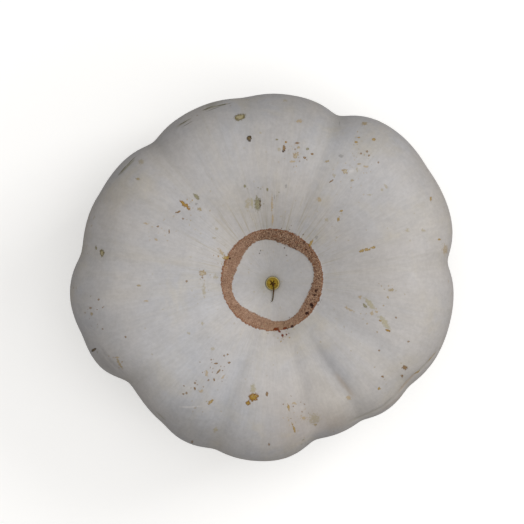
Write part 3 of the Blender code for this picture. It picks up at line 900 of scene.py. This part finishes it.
def makeSkin():
    facts = skinFacts
    material, tree, shader = newMaterial("pumpkinSkin")
    centred = placeFrom(tree, axis)
    direction = calculateVector(tree, "NORMALIZE", levelled(tree, centred))
    across = readAttribute(tree, "acrossScar")["Fac"]
    down = readAttribute(tree, "downSide")["Fac"]
    weatherAndShade = readAttribute(tree, "weatherAndShade")
    tint = addNode(tree, "SeparateColor", {"Color": weatherAndShade["Color"]}).outputs
    masks = {name: mottle(tree, centred, *values) for name, values in facts["mottled"].items()}
    for name, values in facts["streaked"].items():
        masks[name] = streak(tree, centred, down, *values)
    masks.update(groove=readAttribute(tree, "inGroove")["Fac"], cool=weatherAndShade["Alpha"],
                 warmTint=tint["Green"], oliveTint=tint["Blue"])

    # the clean skin
    colour = layColours(tree, facts, "base", "skinLayers", masks)
    for name, amount in facts["shades"].items():
        colour = scaled(tree, colour, fade(tree, masks[name], 0.0, 1.0, 1 - amount, 1 + amount))

    # fine lines that are densest beyond the scar's upper side
    north = calculateVector(tree, "DOT_PRODUCT", direction, (0.0, 1.0, 0.0))
    beyond = multiply(tree, fade(tree, across, *facts["linesStart"]), fade(tree, across, *facts["linesEnd"]))
    nearScar = multiply(tree, beyond, fade(tree, north, *facts["lineSides"]))
    colour = mixColours(tree, multiply(tree, masks["lines"], nearScar), colour, paint(facts["line"]))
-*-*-
Exercise »
Print back all the lines verbatim.

Exercise result »
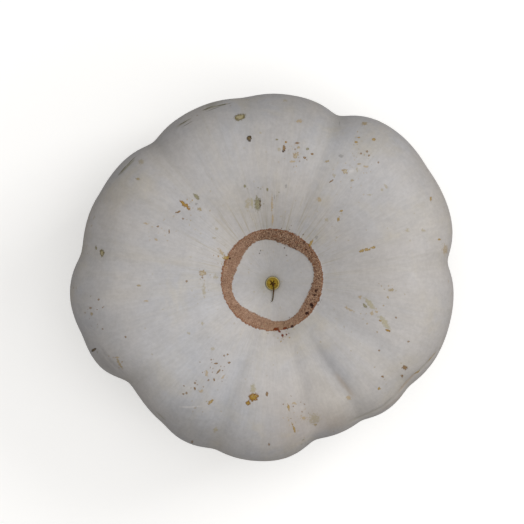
Write part 3 of the Blender code for this picture. It picks up at line 900 of scene.py. This part finishes it.
def makeSkin():
    facts = skinFacts
    material, tree, shader = newMaterial("pumpkinSkin")
    centred = placeFrom(tree, axis)
    direction = calculateVector(tree, "NORMALIZE", levelled(tree, centred))
    across = readAttribute(tree, "acrossScar")["Fac"]
    down = readAttribute(tree, "downSide")["Fac"]
    weatherAndShade = readAttribute(tree, "weatherAndShade")
    tint = addNode(tree, "SeparateColor", {"Color": weatherAndShade["Color"]}).outputs
    masks = {name: mottle(tree, centred, *values) for name, values in facts["mottled"].items()}
    for name, values in facts["streaked"].items():
        masks[name] = streak(tree, centred, down, *values)
    masks.update(groove=readAttribute(tree, "inGroove")["Fac"], cool=weatherAndShade["Alpha"],
                 warmTint=tint["Green"], oliveTint=tint["Blue"])

    # the clean skin
    colour = layColours(tree, facts, "base", "skinLayers", masks)
    for name, amount in facts["shades"].items():
        colour = scaled(tree, colour, fade(tree, masks[name], 0.0, 1.0, 1 - amount, 1 + amount))

    # fine lines that are densest beyond the scar's upper side
    north = calculateVector(tree, "DOT_PRODUCT", direction, (0.0, 1.0, 0.0))
    beyond = multiply(tree, fade(tree, across, *facts["linesStart"]), fade(tree, across, *facts["linesEnd"]))
    nearScar = multiply(tree, beyond, fade(tree, north, *facts["lineSides"]))
    colour = mixColours(tree, multiply(tree, masks["lines"], nearScar), colour, paint(facts["line"]))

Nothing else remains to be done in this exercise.